Ainsi de la première expérience menée : 159 étudiants se sont vus soumettre les photos d’une jeune fille et d’un jeune homme, Erin et Aaron (voir photo ci-dessus), tous deux plutôt séduisants. Les deux premières photos ne révèlent que leur visage. Les deux photos suivantes montrent leur visage et leur torse dénudé, Erin ne portant qu’un soutien-gorge.
Dans les deux cas, la photo d’origine est la même, celle montrant le visage n’étant qu’un gros plan de la photo de base. Six questions étaient posées au panel : en comparaison d’une personne moyenne, les étudiants devaient dire à quel point la jeune fille ou le jeune homme sont capables d'une part de "se contrôler eux-mêmes", "d'avoir un comportement moral", "de planifier" (trois notions qui renvoient à la capacité d’action), et d'autre part de ressentir du "plaisir", de la "faim" et du "désir" (trois notions renvoyant au ressenti).
Le résultat est net : même personne, même expression faciale et même descriptif présenté avec la photo et pourtant une perception très différente. Quand les étudiants ne voient que le visage d’Aaron ou d’Erin, ils les créditent de plus "d’agency", donc de capacité à agir et à se maîtriser. Quand ils voient ce même visage mais également une partie de leurs torses dénudés, les deux sujets des photos sont crédités de plus d’experience, donc de propension à écouter leur instinct plutôt que leur raison.

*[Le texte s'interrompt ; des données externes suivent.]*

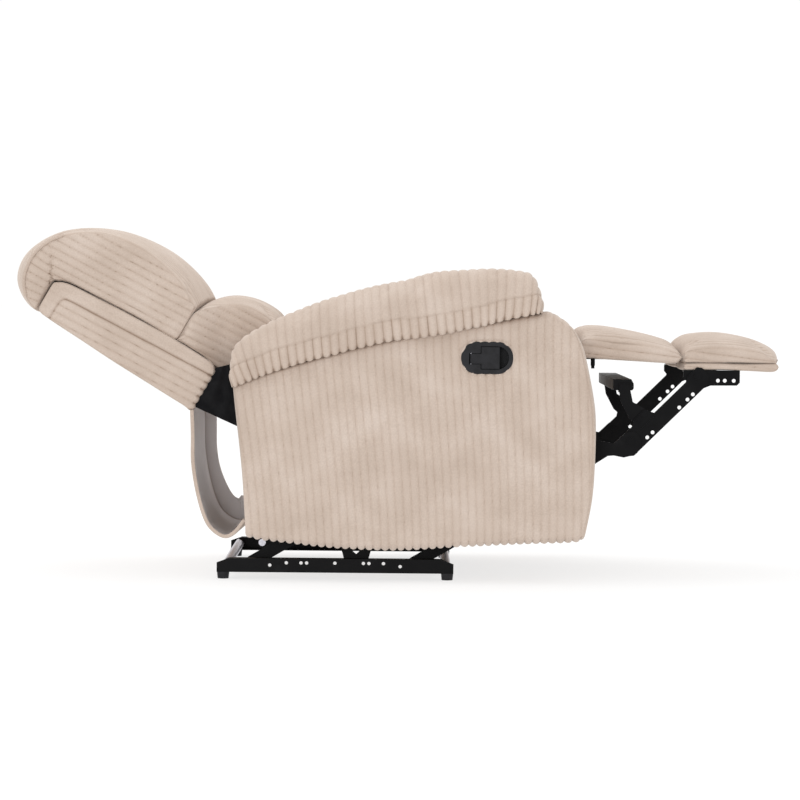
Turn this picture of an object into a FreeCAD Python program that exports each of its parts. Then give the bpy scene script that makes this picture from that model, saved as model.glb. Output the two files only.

Entretien d’embauche et site de rencontre

Donc, plus on apparaît dénudé, plus on renvoie l’image d’un être émotif plutôt que rationnel. La seconde expérience confirme cette thèse. Les chercheurs ont présenté deux photos d’une même jeune fille. Sur l’une, elle a l’air sérieux, comme si elle postulait à un emploi. Sur l’autre, elle cherche à mettre en valeur son charme, comme si elle répondait à une annonce d’un site de rencontre.
Les étudiants devaient regarder chaque photo selon deux perspectives différentes. Ils ont estimé que la capacité d’agir de la jeune fille était bien plus élevée lorsqu’elle paraissait sérieuse que lorsqu’elle mettait en avant son charme. Et quand on a demandé au panel à quel point la jeune file avait l’air "sexy", la photo de l’entretien d‘embauche était sensiblement moins convaincante que celle du site de rencontre.
Les autres expériences confirment la tendance. C'est le cas lorsque des photos montrant une dizaine de personnes tour à tour habillées et nues, mais toujours dans la même position, celle-ci variant, selon les personnes, d’une posture neutre ou sexuellement suggestive. Enfin lorsqu’il s’agit de savoir, entre un jeune homme plutôt beau et musclé et un autre au physique moins parfait, lequel est le plus sensible à la douleur : les réponses varient encore en fonction de s’ils sont présentés habillés ou dévêtus (et donc laissent ou non apparaître leur musculature plus ou moins saillante). 

Notre cerveau est-il kantien ou platonicien? 

Cette étude permet d'éclairer un champ philosophique notamment exploré par Kant sur ce qui arrive quand nous regardons un autre corps. Pour Kant, l'attraction sexuelle fait de l'autre un objet d'appétit et dès que cet appétit est satisfait, la personne est rejetée "comme un citron dont aurait pressé tout le jus". En d'autres termes, regarder une personne nue induit une forme d'aveuglement du cerveau. L'autre est transformé en objet, il devient un vecteur de satisfaction plutôt qu'un personne douée de capacité de raisonnement. De quoi expliquer qu'il ait été constaté que dans les pubs, les femmes soient le plus souvent représentées avec un corps attirant quand les hommes sont plus représentés par leurs visages uniquement, ce qui recouvre les rôles sociaux traditionnels attribués aux deux sexes (femmes émotives contre hommes "pensants").
Or l'étude souligne que la réalité est un peu plus compliquée que cette vision de Kant. La nudité n'induit pas que nous regardions l'autre comme un "objet" mais comme un être plus enclin à se laisser aller à ses émotions qu'à penser.
Nous serions donc des dualistes platoniciens puisque Platon considérait que nous avons deux formes d'esprit, l'une pour la pensée et le raisonnement, l'autre pour les émotions et la passion. Ce qui apparaît dans cette étude, c'est à quel point, nous passons de l'un à l'autre de ces modes de fonctionnement du cerveau.
Ces résultats peuvent à la fois paraitre logiques et surprenants. Qui ne penserait pas, au moins inconsciemment, en voyant un bodybuilder, qu’il agit plus à l’instinct qu’à la raison ? Qui ne trouverait pas qu’une femme, portant des habits larges couvrant son corps, a l’air plus à même de raisonner qu’un top model finement vêtue ? Au-delà de l’expérience, l’étude rappelle à quel point l’apparence conditionne les hommes. Et qu’il est parfois bon d’essayer de réfléchir, justement en contrôlant son instinct.